* EXERCISE AIM *
Output every line below exactly.

* RAW DATA *
---
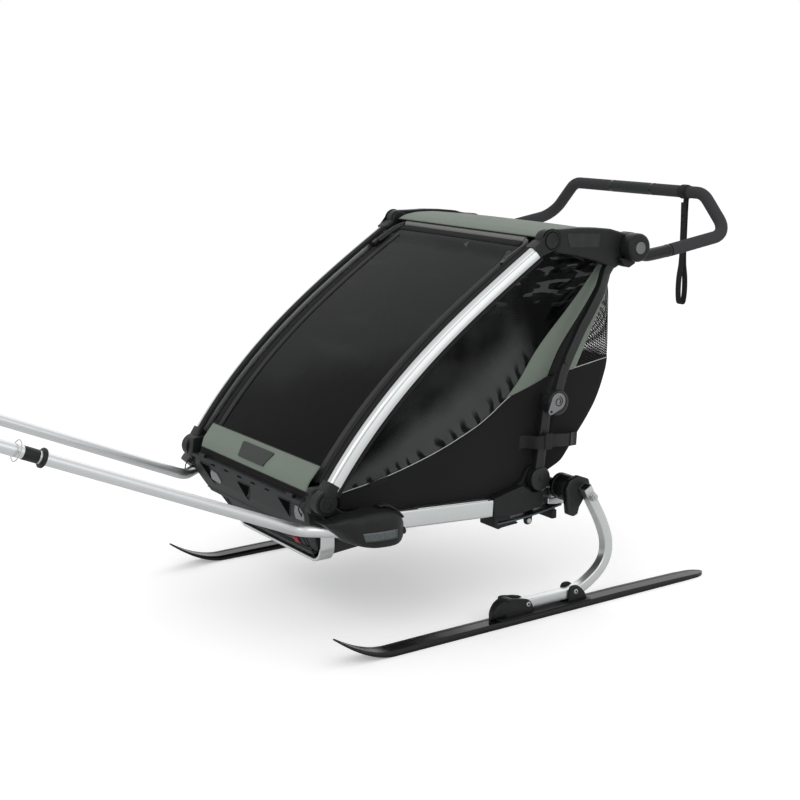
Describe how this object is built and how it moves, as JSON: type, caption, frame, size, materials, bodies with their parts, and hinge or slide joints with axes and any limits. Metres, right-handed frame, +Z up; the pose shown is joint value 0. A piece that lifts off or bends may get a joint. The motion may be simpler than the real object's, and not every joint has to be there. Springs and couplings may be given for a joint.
{
  "type": "child trailer with ski kit",
  "caption": "Two-seat child trailer on a ski kit: folding frame, fabric cabin, push handle with wrist strap, sprung axle, ski legs and detachable tow poles.",
  "frame": {"origin": "centre of the bounding box's bottom face, on the plane that the skis run on", "axes": "+X to the right as seen from the front, +Y from the tow poles back to the push handle, +Z up"},
  "size_m": [0.898, 2.786, 1.026],
  "materials": {
    "aluminium": "brushed, clear anodised",
    "moulding": "fine-grained black moulding",
    "black_tube": "satin black coating",
    "foam": "matt foam",
    "grey_plastic": "mid grey, satin",
    "grey_lever": "light grey metallic, satin",
    "sage_fabric": "grey-green heathered weave",
    "black_fabric": "black weave",
    "window": "tinted film, glossy",
    "ski_plastic": "glossy black",
    "spring_steel": "dark steel"
  },
  "bodies": {
    "chassis": {"side_rail_right": "aluminium", "side_rail_left": "aluminium", "front_bumper": "aluminium", "footwell_tub": "moulding", "front_corner_right": "moulding", "front_corner_left": "moulding", "hitch_wing_right": "moulding", "hitch_wing_left": "moulding", "rear_casting_right": "moulding", "rear_casting_left": "moulding", "rear_cross_tube": "black_tube", "seat": "black_fabric", "harness_right": "black_fabric", "harness_left": "black_fabric", "side_panel_right": "black_fabric", "side_panel_left": "black_fabric", "cargo_bag": "black_fabric", "side_strap_right": "black_fabric", "side_strap_left": "black_fabric", "leaf_spring_right": "spring_steel", "leaf_spring_left": "spring_steel", "pole_rear_right": "aluminium", "pole_rear_left": "aluminium"},
    "front_frame": {"pillar_right": "aluminium", "pillar_left": "aluminium", "pillar_foot_right": "moulding", "pillar_foot_left": "moulding", "pillar_head_right": "moulding", "pillar_head_left": "moulding", "window_roller": "grey_plastic", "front_cover": "window"},
    "top_frame": {"top_housing_right": "moulding", "top_housing_left": "moulding", "rear_post_right": "black_tube", "rear_post_left": "black_tube", "top_crossbar": "black_tube", "roof_canopy": "sage_fabric"},
    "lower_frame": {"rear_strut_right": "black_tube", "rear_strut_left": "black_tube"},
    "running_gear": {"axle_beam": "moulding", "ski_leg_right": "aluminium", "ski_leg_left": "aluminium", "ski_right": "ski_plastic", "ski_left": "ski_plastic", "ski_binding_right": "moulding", "ski_binding_left": "moulding"},
    "handlebar": {"handlebar": "foam", "handle_hub_right": "moulding", "handle_hub_left": "moulding"},
    "wrist_strap": {"wrist_strap": "black_fabric"},
    "fold_lever_right": {"fold_lever_right": "grey_lever"},
    "fold_lever_left": {"fold_lever_left": "grey_lever"},
    "hub_button_right": {"hub_button_right": "grey_plastic"},
    "hub_button_left": {"hub_button_left": "grey_plastic"},
    "wing_lever_right": {"wing_lever_right": "moulding"},
    "wing_lever_left": {"wing_lever_left": "moulding"},
    "pole_front_right": {"pole_front_right": "aluminium"},
    "pole_front_left": {"pole_front_left": "aluminium"},
    "lock_ring_right": {"lock_ring_right": "spring_steel"},
    "lock_ring_left": {"lock_ring_left": "spring_steel"}
  },
  "joints": [
    {"name": "frame_fold", "type": "hinge", "parent": "chassis", "child": "front_frame", "pos_m": [0, 0.1262, 0.36], "axis": [-1, 0, 0], "range_deg": [0, 26.5], "deforming": ["seat", "harness_right", "harness_left", "side_panel_right", "side_panel_left", "cargo_bag", "side_strap_right", "side_strap_left"]},
    {"name": "top_fold", "type": "hinge", "parent": "front_frame", "child": "top_frame", "pos_m": [0, 0.7742, 0.921], "axis": [-1, 0, 0], "range_deg": [0, 43.3]},
    {"name": "rear_fold", "type": "hinge", "parent": "chassis", "child": "lower_frame", "pos_m": [0, 0.7542, 0.323], "axis": [1, 0, 0], "range_deg": [0, 66.5]},
    {"name": "handlebar_tilt", "type": "hinge", "parent": "top_frame", "child": "handlebar", "pos_m": [0, 1.0352, 0.89], "axis": [1, 0, 0], "range_deg": [-45, 95]},
    {"name": "strap_swing", "type": "hinge", "parent": "handlebar", "child": "wrist_strap", "pos_m": [0.194, 1.3742, 1.0055], "axis": [1, 0, 0], "range_deg": [-60, 60]},
    {"name": "axle_travel", "type": "hinge", "parent": "chassis", "child": "running_gear", "pos_m": [0, 0.7662, 0.262], "axis": [1, 0, 0], "range_deg": [0, 5], "stiffness_Nm_per_rad": 250, "springref_deg": -2.86, "deforming": ["leaf_spring_right", "leaf_spring_left"]},
    {"name": "fold_lever_right", "type": "hinge", "parent": "top_frame", "child": "fold_lever_right", "pos_m": [0.382, 0.7812, 0.521], "axis": [1, 0, 0], "range_deg": [0, 50], "stiffness_Nm_per_rad": 0.3, "springref_deg": -20.05},
    {"name": "hub_button_right", "type": "slide", "parent": "handlebar", "child": "hub_button_right", "axis": [-1, 0, 0], "range_m": [0, 0.004], "stiffness_N_per_m": 800, "springref_m": -0.002},
    {"name": "wing_lever_right", "type": "hinge", "parent": "chassis", "child": "wing_lever_right", "pos_m": [0.378, 0.2407, 0.3467], "axis": [1, 0, 0], "range_deg": [0, 35], "stiffness_Nm_per_rad": 0.3, "springref_deg": -17.19},
    {"name": "pole_pull_right", "type": "slide", "parent": "chassis", "child": "pole_front_right", "axis": [0.012, -0.9167, 0.3995], "range_m": [0, 0.1]},
    {"name": "ring_turn_right", "type": "hinge", "parent": "pole_front_right", "child": "lock_ring_right", "pos_m": [0.30561, -0.576, 0.57863], "axis": [1, 0, 0], "range_deg": [-40, 40]},
    {"name": "fold_lever_left", "type": "hinge", "parent": "top_frame", "child": "fold_lever_left", "pos_m": [-0.382, 0.7812, 0.521], "axis": [1, 0, 0], "range_deg": [0, 50], "stiffness_Nm_per_rad": 0.3, "springref_deg": -20.05},
    {"name": "hub_button_left", "type": "slide", "parent": "handlebar", "child": "hub_button_left", "axis": [1, 0, 0], "range_m": [0, 0.004], "stiffness_N_per_m": 800, "springref_m": -0.002},
    {"name": "wing_lever_left", "type": "hinge", "parent": "chassis", "child": "wing_lever_left", "pos_m": [-0.378, 0.2407, 0.3467], "axis": [1, 0, 0], "range_deg": [0, 35], "stiffness_Nm_per_rad": 0.3, "springref_deg": -17.19},
    {"name": "pole_pull_left", "type": "slide", "parent": "chassis", "child": "pole_front_left", "axis": [-0.012, -0.9167, 0.3995], "range_m": [0, 0.1]},
    {"name": "ring_turn_left", "type": "hinge", "parent": "pole_front_left", "child": "lock_ring_left", "pos_m": [-0.30561, -0.576, 0.57863], "axis": [1, 0, 0], "range_deg": [-40, 40]}
  ],
  "couplings": [
    {"joint": "top_fold", "follows": "frame_fold", "ratio": 1.629},
    {"joint": "rear_fold", "follows": "frame_fold", "ratio": 2.5011}
  ]
}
---
* SOLVED PROBLEM *
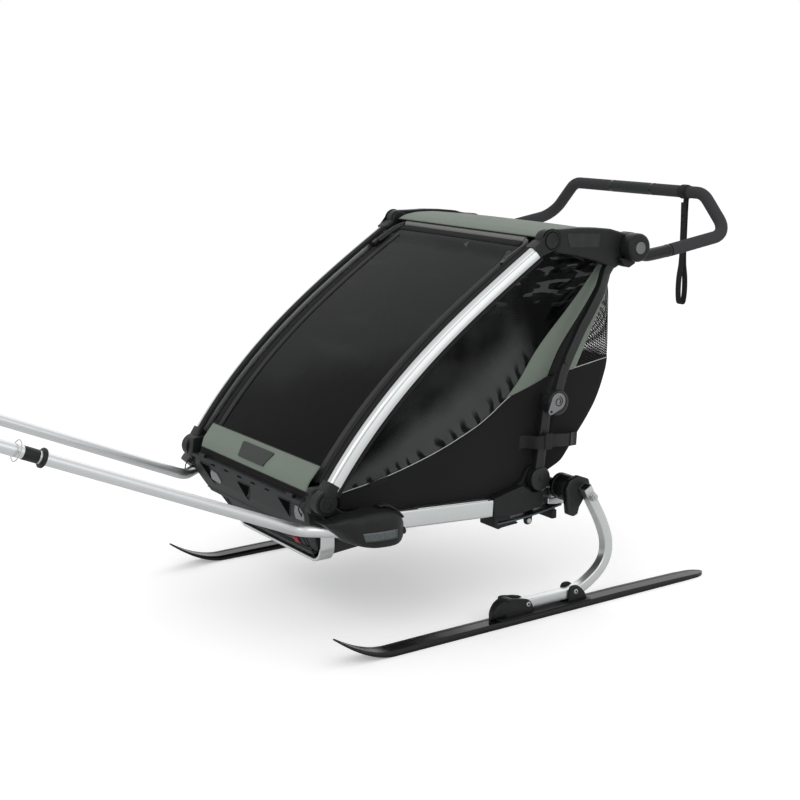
Describe how this object is built and how it moves, as JSON: type, caption, frame, size, materials, bodies with their parts, and hinge or slide joints with axes and any limits. Metres, right-handed frame, +Z up; the pose shown is joint value 0. A piece that lifts off or bends may get a joint. The motion may be simpler than the real object's, and not every joint has to be there. Springs and couplings may be given for a joint.
{
  "type": "child trailer with ski kit",
  "caption": "Two-seat child trailer on a ski kit: folding frame, fabric cabin, push handle with wrist strap, sprung axle, ski legs and detachable tow poles.",
  "frame": {"origin": "centre of the bounding box's bottom face, on the plane that the skis run on", "axes": "+X to the right as seen from the front, +Y from the tow poles back to the push handle, +Z up"},
  "size_m": [0.898, 2.786, 1.026],
  "materials": {
    "aluminium": "brushed, clear anodised",
    "moulding": "fine-grained black moulding",
    "black_tube": "satin black coating",
    "foam": "matt foam",
    "grey_plastic": "mid grey, satin",
    "grey_lever": "light grey metallic, satin",
    "sage_fabric": "grey-green heathered weave",
    "black_fabric": "black weave",
    "window": "tinted film, glossy",
    "ski_plastic": "glossy black",
    "spring_steel": "dark steel"
  },
  "bodies": {
    "chassis": {"side_rail_right": "aluminium", "side_rail_left": "aluminium", "front_bumper": "aluminium", "footwell_tub": "moulding", "front_corner_right": "moulding", "front_corner_left": "moulding", "hitch_wing_right": "moulding", "hitch_wing_left": "moulding", "rear_casting_right": "moulding", "rear_casting_left": "moulding", "rear_cross_tube": "black_tube", "seat": "black_fabric", "harness_right": "black_fabric", "harness_left": "black_fabric", "side_panel_right": "black_fabric", "side_panel_left": "black_fabric", "cargo_bag": "black_fabric", "side_strap_right": "black_fabric", "side_strap_left": "black_fabric", "leaf_spring_right": "spring_steel", "leaf_spring_left": "spring_steel", "pole_rear_right": "aluminium", "pole_rear_left": "aluminium"},
    "front_frame": {"pillar_right": "aluminium", "pillar_left": "aluminium", "pillar_foot_right": "moulding", "pillar_foot_left": "moulding", "pillar_head_right": "moulding", "pillar_head_left": "moulding", "window_roller": "grey_plastic", "front_cover": "window"},
    "top_frame": {"top_housing_right": "moulding", "top_housing_left": "moulding", "rear_post_right": "black_tube", "rear_post_left": "black_tube", "top_crossbar": "black_tube", "roof_canopy": "sage_fabric"},
    "lower_frame": {"rear_strut_right": "black_tube", "rear_strut_left": "black_tube"},
    "running_gear": {"axle_beam": "moulding", "ski_leg_right": "aluminium", "ski_leg_left": "aluminium", "ski_right": "ski_plastic", "ski_left": "ski_plastic", "ski_binding_right": "moulding", "ski_binding_left": "moulding"},
    "handlebar": {"handlebar": "foam", "handle_hub_right": "moulding", "handle_hub_left": "moulding"},
    "wrist_strap": {"wrist_strap": "black_fabric"},
    "fold_lever_right": {"fold_lever_right": "grey_lever"},
    "fold_lever_left": {"fold_lever_left": "grey_lever"},
    "hub_button_right": {"hub_button_right": "grey_plastic"},
    "hub_button_left": {"hub_button_left": "grey_plastic"},
    "wing_lever_right": {"wing_lever_right": "moulding"},
    "wing_lever_left": {"wing_lever_left": "moulding"},
    "pole_front_right": {"pole_front_right": "aluminium"},
    "pole_front_left": {"pole_front_left": "aluminium"},
    "lock_ring_right": {"lock_ring_right": "spring_steel"},
    "lock_ring_left": {"lock_ring_left": "spring_steel"}
  },
  "joints": [
    {"name": "frame_fold", "type": "hinge", "parent": "chassis", "child": "front_frame", "pos_m": [0, 0.1262, 0.36], "axis": [-1, 0, 0], "range_deg": [0, 26.5], "deforming": ["seat", "harness_right", "harness_left", "side_panel_right", "side_panel_left", "cargo_bag", "side_strap_right", "side_strap_left"]},
    {"name": "top_fold", "type": "hinge", "parent": "front_frame", "child": "top_frame", "pos_m": [0, 0.7742, 0.921], "axis": [-1, 0, 0], "range_deg": [0, 43.3]},
    {"name": "rear_fold", "type": "hinge", "parent": "chassis", "child": "lower_frame", "pos_m": [0, 0.7542, 0.323], "axis": [1, 0, 0], "range_deg": [0, 66.5]},
    {"name": "handlebar_tilt", "type": "hinge", "parent": "top_frame", "child": "handlebar", "pos_m": [0, 1.0352, 0.89], "axis": [1, 0, 0], "range_deg": [-45, 95]},
    {"name": "strap_swing", "type": "hinge", "parent": "handlebar", "child": "wrist_strap", "pos_m": [0.194, 1.3742, 1.0055], "axis": [1, 0, 0], "range_deg": [-60, 60]},
    {"name": "axle_travel", "type": "hinge", "parent": "chassis", "child": "running_gear", "pos_m": [0, 0.7662, 0.262], "axis": [1, 0, 0], "range_deg": [0, 5], "stiffness_Nm_per_rad": 250, "springref_deg": -2.86, "deforming": ["leaf_spring_right", "leaf_spring_left"]},
    {"name": "fold_lever_right", "type": "hinge", "parent": "top_frame", "child": "fold_lever_right", "pos_m": [0.382, 0.7812, 0.521], "axis": [1, 0, 0], "range_deg": [0, 50], "stiffness_Nm_per_rad": 0.3, "springref_deg": -20.05},
    {"name": "hub_button_right", "type": "slide", "parent": "handlebar", "child": "hub_button_right", "axis": [-1, 0, 0], "range_m": [0, 0.004], "stiffness_N_per_m": 800, "springref_m": -0.002},
    {"name": "wing_lever_right", "type": "hinge", "parent": "chassis", "child": "wing_lever_right", "pos_m": [0.378, 0.2407, 0.3467], "axis": [1, 0, 0], "range_deg": [0, 35], "stiffness_Nm_per_rad": 0.3, "springref_deg": -17.19},
    {"name": "pole_pull_right", "type": "slide", "parent": "chassis", "child": "pole_front_right", "axis": [0.012, -0.9167, 0.3995], "range_m": [0, 0.1]},
    {"name": "ring_turn_right", "type": "hinge", "parent": "pole_front_right", "child": "lock_ring_right", "pos_m": [0.30561, -0.576, 0.57863], "axis": [1, 0, 0], "range_deg": [-40, 40]},
    {"name": "fold_lever_left", "type": "hinge", "parent": "top_frame", "child": "fold_lever_left", "pos_m": [-0.382, 0.7812, 0.521], "axis": [1, 0, 0], "range_deg": [0, 50], "stiffness_Nm_per_rad": 0.3, "springref_deg": -20.05},
    {"name": "hub_button_left", "type": "slide", "parent": "handlebar", "child": "hub_button_left", "axis": [1, 0, 0], "range_m": [0, 0.004], "stiffness_N_per_m": 800, "springref_m": -0.002},
    {"name": "wing_lever_left", "type": "hinge", "parent": "chassis", "child": "wing_lever_left", "pos_m": [-0.378, 0.2407, 0.3467], "axis": [1, 0, 0], "range_deg": [0, 35], "stiffness_Nm_per_rad": 0.3, "springref_deg": -17.19},
    {"name": "pole_pull_left", "type": "slide", "parent": "chassis", "child": "pole_front_left", "axis": [-0.012, -0.9167, 0.3995], "range_m": [0, 0.1]},
    {"name": "ring_turn_left", "type": "hinge", "parent": "pole_front_left", "child": "lock_ring_left", "pos_m": [-0.30561, -0.576, 0.57863], "axis": [1, 0, 0], "range_deg": [-40, 40]}
  ],
  "couplings": [
    {"joint": "top_fold", "follows": "frame_fold", "ratio": 1.629},
    {"joint": "rear_fold", "follows": "frame_fold", "ratio": 2.5011}
  ]
}